Is it really that some people just have remarkably bad luck? Or do they just complain more? Or, is it possible that all those things really happen out of the person's sheer will to believe that life is *that hard* and their only retribution is to complain loudly?

I don't know... I was talking to my friend Indra tonight about the way life happens. We both believe that life is innately random and that it's self-centered and foolish to translate the events around you as pertaining to you; as being fair or unfair. Life just happens, all around you, often including you; but never *at* you. You really can't take it too personally.

This is not to say that nasty stuff doesn't happen because it does. It's just valuable to keep in mind that it's only nasty because you say so. You hate it, or love it, because it changes your life; so you assign it value.

That's another useful lesson: nothing means anything in and of itself outside of our evaluation of it -- and reality is only what we perceive through our senses and belief systems, each individually and therefore prone to conflicting reports. See? Philosophy 101. An easy but surprising poorly-attended class.

I was once in a group of people being told exactly this concept, which I was already pretty sold on and sat there nodding my head, "yes. Duh." Amazingly though, one person after another raised their hand to say "but... but... but..." trying to assert that reality is universal or that everything happens for a reason. Sure, it may give life meaning to say stuff happens for a reason; but to be fair, that's just one possible rationalization for certain events. Yeah, everything happens for a reason. The very simple but grammatically messy reason is, it happens because it didn't *not* happen. The end.

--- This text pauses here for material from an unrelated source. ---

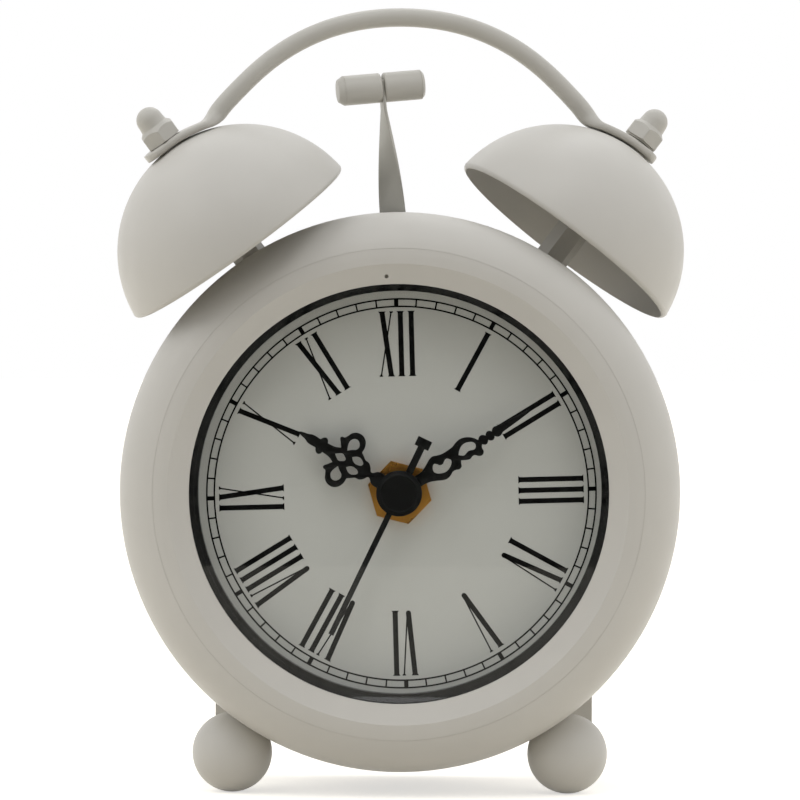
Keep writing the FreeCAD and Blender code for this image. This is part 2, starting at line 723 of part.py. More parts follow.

And don't you friggin' call me nihilistic! I'll tell you when I'm being nihilistic. I'm just being deeply empirical at the moment, as I am prone to being. Ladies and gentlemen: I am no dreamer. I am no (longer) idealistic. What I am is a realist, but an optimist: Life is what it is, and it's gonna be okay.

Letting go of concepts such as you're here for a reason, life is hard, or... I don't know, *any* preconceived notion of purpose or meaning, is not nihilism. Saying life and events have "no meaning" is not to say they are all for nothing or life is somehow "worthless." It is only to say that events have no intrinsic universal meaning, which means they have the freedom to be anything. Realizing that is the greatest, most freeing feeling. You are not confined by obligation or habit or opinion at all. You have all the choice in the world all the time but you probably think your choices are limited or already made for you. Thinking that is, um, just your decision, really.

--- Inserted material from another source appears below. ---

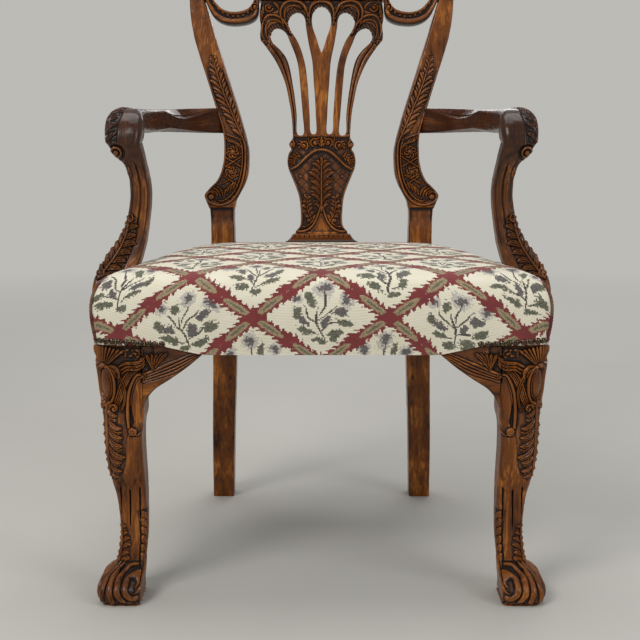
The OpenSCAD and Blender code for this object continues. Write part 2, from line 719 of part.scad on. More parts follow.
// Everything that the upholstery is fitted round
module seat_clearance() {
    g = soft_gap;
    both_sides() {
        // knee and brackets
        translate([-half_w - 20, front_y - 20, rail_z - 40])
            cube([20 + knee_w + 26, 20 + knee_w + 26, knee_h - rail_z + 40 + 2 * g]);
        translate([-leg_in - 1, front_y - 20, rail_z]) rotate([90, 0, 0])
            translate([0, 0, -60]) linear_extrude(60)
                polygon([[0, -20], [bracket_reach + 3, -20], [bracket_reach + 3, 1 + g],
                         [bracket_reach * 0.34, knee_h - rail_z + g], [0, knee_h - rail_z + g]]);
        translate([side_out(leg_back), leg_back, rail_z]) rotate([0, 0, 90 - side_angle])
            translate([-10, -20, -20]) rotate([90, 0, 0]) translate([0, 0, -60])
                linear_extrude(60)
                    polygon([[0, 0], [bracket_reach + 13, 0], [bracket_reach + 13, 21 + g],
                             [bracket_reach * 0.34 + 10, knee_h - rail_z + 20 + g],
                             [0, knee_h - rail_z + 20 + g]]);
        // post
        translate([-rail_x - g, rail_y - g, rail_z]) cube([post_sq + g, post_sq, rail_h + g]);
        // rear leg
        translate([-half_b - 3, stile_y - g, rail_z - 10]) cube([stile_w + 4, 90, seat_h]);
        // arm support
        translate([-half_w - 30, support_y - 39, rail_z - 10])
            cube([half_w + 30 - 256 - min(pad_x, half_w - 330), 78, seat_h - rail_z + 30]);
    }
    // rails and what lies on them
    translate([0, 0, rail_z - 10]) linear_extrude(rail_h + 10 + web_stack + g)
        polygon([[-rail_x - g, rail_y - g], [rail_x + g, rail_y - g],
                 [rail_x + g, post_back], [-side_out(stile_y) + g, stile_y],
                 [-side_out(stile_y) + g, rear_rail_y + rail_t + g],
                 [side_out(stile_y) - g, rear_rail_y + rail_t + g],
                 [side_out(stile_y) - g, stile_y], [-rail_x - g, post_back]]);
    // shoe
    translate([-shoe_half - g, rear_rail_y - g, rail_top])
        cube([2 * (shoe_half + g), 60, 100]);
}
tack_h = 0.6;
hessian_t = 1;
web_stack = 2 * web_t + tack_h + hessian_t;
module seat_stuffing() {
    color(linen) difference() {
        seat_form(fabric_t + soft_gap, rail_z + 1);
        seat_clearance();
    }
}
module seat_cover() {
    color(cream) difference() {
        seat_form(0, rail_z - 1);
        seat_form(fabric_t, rail_z - 3);
        seat_clearance();
    }
}
// Cord sewn into the vertical seam at each front corner
welt_d = 4;
module corner_welt() {
    inset = [for (s = seat_levels) if (s[0] >= 390 && s[0] <= 460) s];
    color(cream) skin([for (s = inset)
        let (p = seat_corner(s[1] - (welt_d / 2 + 0.25) / sqrt(2)))
        lift([for (a = [0 : 45 : 315])
            [p[0] + welt_d / 2 * cos(a), p[1] + welt_d / 2 * sin(a)]], seat_rise(s[0]))]);
}
function seat_corner(inset) =
    let (o = seat_outline(inset, seat_r, 6)) o[17];

// Straps over the open frame, tacked on top of the rails.
// The two straps behind which the shoe stands turn down the rear rail's front.
web_gap = 76;                        // from the middle of one long strap to the next
web_xs = [for (k = [-1.5 : 1 : 1.5]) k * web_gap];
web_first = rail_y + rail_t + 60;
web_last = rear_rail_y - 60;
web_ys = [for (k = [0 : 3]) web_first + k * (web_last - web_first) / 3];
web_tacks = [-web_w / 3, 0, web_w / 3];
turn_h = 12;                         // how far a strap turns down the rear rail
tack_inset = 18;
function turns_down(x) = abs(x) - web_w / 2 < shoe_half + 2;

module webbing_long() {
    y0 = rail_y + 4;
    color(linen) for (x = web_xs) translate([x - web_w / 2, 0, rail_top]) {
        y1 = turns_down(x) ? rear_rail_y : rear_rail_y + rail_t - 6;
        translate([0, y0, 0]) cube([web_w, y1 - y0 - (turns_down(x) ? joint_gap : 0), web_t]);
        if (turns_down(x)) translate([0, rear_rail_y - joint_gap - web_t, -turn_h])
            cube([web_w, web_t, turn_h + web_t]);
    }
}
module webbing_cross() {
    color(linen) for (y = web_ys) {
        half = -side_out(y + web_w / 2) - 12;
        translate([-half, y - web_w / 2, rail_top + web_t]) cube([2 * half, web_w, web_t]);
    }
}
module tack(x, y, z) {
    translate([x, y, z]) cylinder(d = 6, h = tack_h);
}
module webbing_tacks() {
    color(iron) {
        for (x = web_xs) for (dx = web_tacks) {
            tack(x + dx, rail_y + 10, rail_top + web_t);
            if (!turns_down(x)) tack(x + dx, rear_rail_y + 9, rail_top + web_t);
            else translate([x + dx, rear_rail_y - joint_gap - web_t - tack_h, rail_top - 7])
                rotate([-90, 0, 0]) cylinder(d = 6, h = tack_h);
        }
        for (y = web_ys) for (dy = web_tacks) both_sides()
            tack(side_out(y + web_w / 2) + tack_inset, y + dy, rail_top + 2 * web_t);
    }
}
// Sackcloth over the webbing, under the stuffing
module hessian() {
    edge = 22;
    y0 = rail_y + 6;
    y1 = stile_y - 6;
    color(linen) translate([0, 0, rail_top + 2 * web_t + tack_h]) linear_extrude(hessian_t)
        polygon([[-rail_x + edge, y0], [rail_x - edge, y0], [-side_out(post_back) - edge, post_back],
                 [-side_out(y1) - edge, y1], [side_out(y1) + edge, y1],
                 [side_out(post_back) + edge, post_back]]);
}
// Black cloth under the frame
cover_t = 0.8;
module dust_cover() {
    edge = 9;
    y0 = rail_y + rail_t - edge;
    y1 = leg_back + bracket_reach;
    y2 = stile_y - 4;
    color(iron) translate([0, 0, rail_z - cover_t]) linear_extrude(cover_t)
        polygon([[leg_in - bracket_reach * 0.4, y0], [post_in - 4, y1],
                 [-side_in(y2) + edge - 1, y2], [rear_post_in - 3, y2],
                 [rear_post_in - 3, rear_rail_y + edge], [-rear_post_in + 3, rear_rail_y + edge],
                 [-rear_post_in + 3, y2], [side_in(y2) - edge + 1, y2], [-post_in + 4, y1],
                 [-leg_in + bracket_reach * 0.4, y0]]);
}

// ------------------------------------------------------------ knee nails

// The row starts along the front, wraps the corner and runs back to the arm support
nail_z = knee_h + 4;
nail_rise = 5;                       // how much higher the row is at the corner
nail_gap = 0.75;
seat_r = 26;                         // corner radius of the seat
nail_arc = seat_r * PI / 2;
function nail_inset(z) = lookup(z, seat_levels);
function nail_height(d) = nail_z + nail_rise * max(0, min(1, (d + 60) / 60));
// Place and heading of a nail at a distance along the row from the corner's start
function nail_spot(d) =
    let (z = nail_height(d), inset = nail_inset(z), cx = seat_half_front - inset - seat_r,
         cy = seat_front_y + inset + seat_r, a = d / nail_arc * 90, y = cy + d - nail_arc,
         r = seat_r + nail_gap)
    d < 0 ? [-cx - d, cy - r, z, 0]
    : d < nail_arc ? [-(cx + r * sin(a)) * seat_half(cy - r * cos(a)) / seat_half_front,
                      cy - r * cos(a), z, -a]
    : [-seat_half(y) + inset - nail_gap, y, z, -90 - seat_lean];
seat_lean = atan((seat_half_front - seat_half_back) / (seat_back_y - seat_front_y));
front_nails = floor((half_w - seat_r - leg_in + bracket_reach * 0.4) / nail_pitch);
side_nails = floor((nail_arc + support_y - 42 - seat_front_y - seat_r) / nail_pitch);

// A domed head with a flat back
module nail() {
    rotate([90, 0, 0]) intersection() {
        translate([0, 0, -nail_d / 8]) sphere(d = nail_d);
        cylinder(d = nail_d, h = nail_d);
    }
}
module knee_nails() {
    color(iron) both_sides() for (k = [-front_nails : side_nails]) {
        spot = nail_spot(k * nail_pitch);
        translate([spot[0], spot[1], spot[2]]) rotate([0, 0, spot[3]]) nail();
    }
}

// ------------------------------------------------------------------ the chair

front_leg();  // front_leg_left
on_side(true) front_leg();  // front_leg_right
rear_leg();  // rear_leg_left
on_side(true) rear_leg();  // rear_leg_right
front_bracket();  // front_bracket_left
on_side(true) front_bracket();  // front_bracket_right
side_bracket();  // side_bracket_left
on_side(true) side_bracket();  // side_bracket_right
front_rail();
rear_rail();
side_rail();  // side_rail_left
on_side(true) side_rail();  // side_rail_right
corner_block_front();  // corner_block_front_left
on_side(true) corner_block_front();  // corner_block_front_right
corner_block_rear();  // corner_block_rear_left
on_side(true) corner_block_rear();  // corner_block_rear_right
rail_pegs();
block_screws();
splat_shoe();
splat();
crest_rail();
arm();  // arm_left
on_side(true) arm();  // arm_right
arm_support();  // arm_support_left
on_side(true) arm_support();  // arm_support_right
arm_screws();
arm_screw_plugs();
support_screws();
webbing_long();
webbing_cross();
webbing_tacks();
hessian();
seat_stuffing();
seat_cover();
corner_welt();  // corner_welt_left
on_side(true) corner_welt();  // corner_welt_right
knee_nails();
dust_cover();
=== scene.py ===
# %% [markdown]
# # A carved walnut open armchair
# The chair has carved cabriole front legs, a stuffed seat under a needlepoint cover, a pierced
# and carved splat back and open arms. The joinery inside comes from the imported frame. Every
# surface that shows is built here as a mesh, because its carving is a shape that catches light,
# not a colour.

# %% Load the frame
import math

import bpy
import numpy as np
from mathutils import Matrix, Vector
from mathutils.bvhtree import BVHTree


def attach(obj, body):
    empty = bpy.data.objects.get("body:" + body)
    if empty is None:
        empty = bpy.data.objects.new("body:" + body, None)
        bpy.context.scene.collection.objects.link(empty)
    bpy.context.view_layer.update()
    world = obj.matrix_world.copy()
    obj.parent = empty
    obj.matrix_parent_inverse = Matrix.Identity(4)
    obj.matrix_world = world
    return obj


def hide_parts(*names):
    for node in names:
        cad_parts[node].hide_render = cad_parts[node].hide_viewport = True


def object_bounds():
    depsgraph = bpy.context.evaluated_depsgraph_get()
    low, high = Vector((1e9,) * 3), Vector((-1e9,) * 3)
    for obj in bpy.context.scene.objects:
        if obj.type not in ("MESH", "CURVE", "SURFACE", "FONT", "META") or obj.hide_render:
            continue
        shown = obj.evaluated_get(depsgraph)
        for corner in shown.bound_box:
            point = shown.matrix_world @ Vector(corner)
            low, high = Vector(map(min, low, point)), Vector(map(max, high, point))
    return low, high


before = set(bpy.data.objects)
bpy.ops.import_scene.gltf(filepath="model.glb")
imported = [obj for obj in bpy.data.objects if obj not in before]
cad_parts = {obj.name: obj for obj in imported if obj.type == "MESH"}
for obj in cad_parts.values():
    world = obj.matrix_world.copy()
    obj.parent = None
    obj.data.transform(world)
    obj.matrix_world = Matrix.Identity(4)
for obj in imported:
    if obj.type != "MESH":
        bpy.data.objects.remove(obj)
cad_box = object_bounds()
BOX_SLACK = 0.05         # mm that the carving keeps inside the frame's own box
BOX_LOW, BOX_HIGH = np.array([list(v) for v in cad_box]) * 1000.0 + [[BOX_SLACK], [-BOX_SLACK]]
print("frame nodes:", len(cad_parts))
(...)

Am I being boring now? Did I say something that seemed utterly ridiculous/obvious/pedantic/dumb? Ok, sorry. Well, let's see. Today I got a massage, and the room with the massage table where I got my yummy massage had a bunny in it. A real live bunny! Is that better? When I clicked my tongue at the bunny, he looked right at me and wiggled his nose, and stuck one ear forward while the other one flopped backwards. It was awfully cute.

Let's see, where was I. So, there's that bumper-sticker cliche that shit happens. It's true. And some people deal with their shit quite well, and others quite poorly. One friend came to me once with this entire slew of complaints; and I admit I was a bit on edge because she always has a bunch of complaints (I admit also that that is only my story of her, not necessarily fact)... so I asked her, "do you think you're the only person in the world with problems?" She looked at me, probably deeply hurt. It was surely very much not the right thing to say. But it's something that's valuable to get into perspective.

I've mentioned before my feeling that life is what you make of it, and like it or not every second that passes is your life. It doesn't exist in the future, you can't actually live it there. So you can take each moment and highlight the suckiness and point it out to everyone so they'll share your pain and tell you how right you are to be pissed off. Or you can deal with it as needed and go on. It's amazing how much of your enjoyment of life is in your attitude about stuff that happens in it.

I love the Black Knight, in the Monty Python film The Holy Grail, whose limbs have all been chopped off in a sword fight, and he yells after his opponent, "Come back here you coward! It's only a flesh wound!" Now that's what I call kickass. Not exactly realistic either; but ballsy.

I think everything that happens in my world is two-dimensional and in being so is capable of passing right through me. Only when it touches on my fears, or expectations, or disappointments, do I focus on the thing and freeze it in time, adding a third dimension to it. Only then does it cease to flow into the past where it belongs; and instead bounces off me like a rock, inflicting wounds.